As Seattle Weekly reported last year, Abramoff was washing some related money through the coffers of Toward Tradition, the Mercer Island charity founded in part by Abramoff. Court papers indicate eLottery and the publishers each gave $25,000 to the charity that was then used to pay a salary to Rudy's wife, Lisa. In 2000, she organized a D.C. conference for Toward Tradition. The charity's head, conservative rabbi and Seattle talk-show host Daniel Lapin, this week confirmed to The Seattle Times that the money passed through the charity. In a memo to charity board members, Lapin said he had "innocently" hired her and didn't know the money was part of Abramoff's corrupt schemes.

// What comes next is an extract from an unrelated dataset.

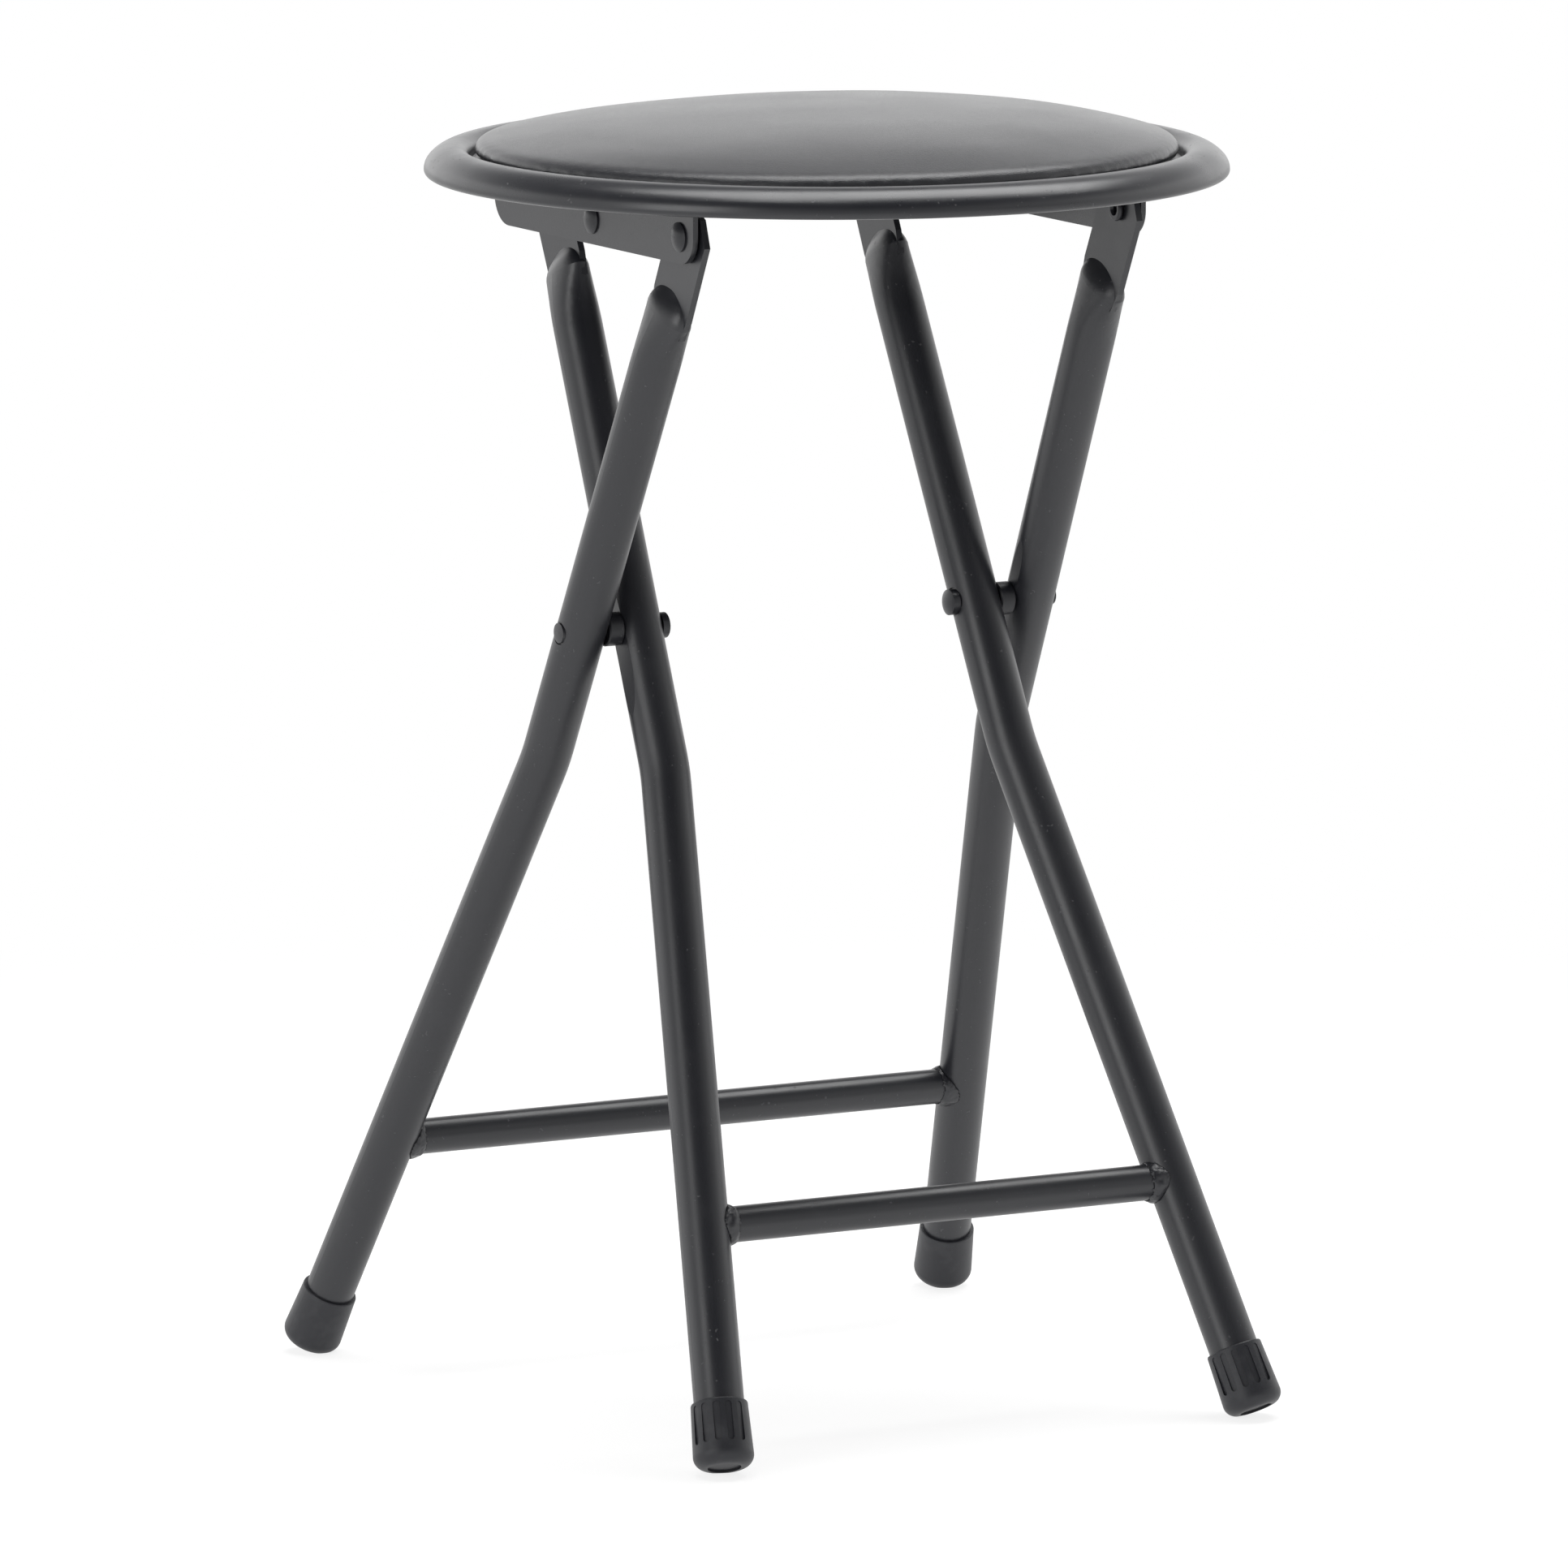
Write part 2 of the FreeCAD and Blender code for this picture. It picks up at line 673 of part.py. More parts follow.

Attempting to winnow potentially lengthy prison terms down to a few seasons at Club Fed, Abramoff and Scanlon are expected to sing their way through the halls of Congress, calling out the names of those who aided them. The egregious reach of the scandal has penetrated so deeply into the Hill that even former GOP congressional leader and possible White House candidate Newt Gingrich—the man who paid $300,000 to settle his own disputable House ethics case—is calling for reform.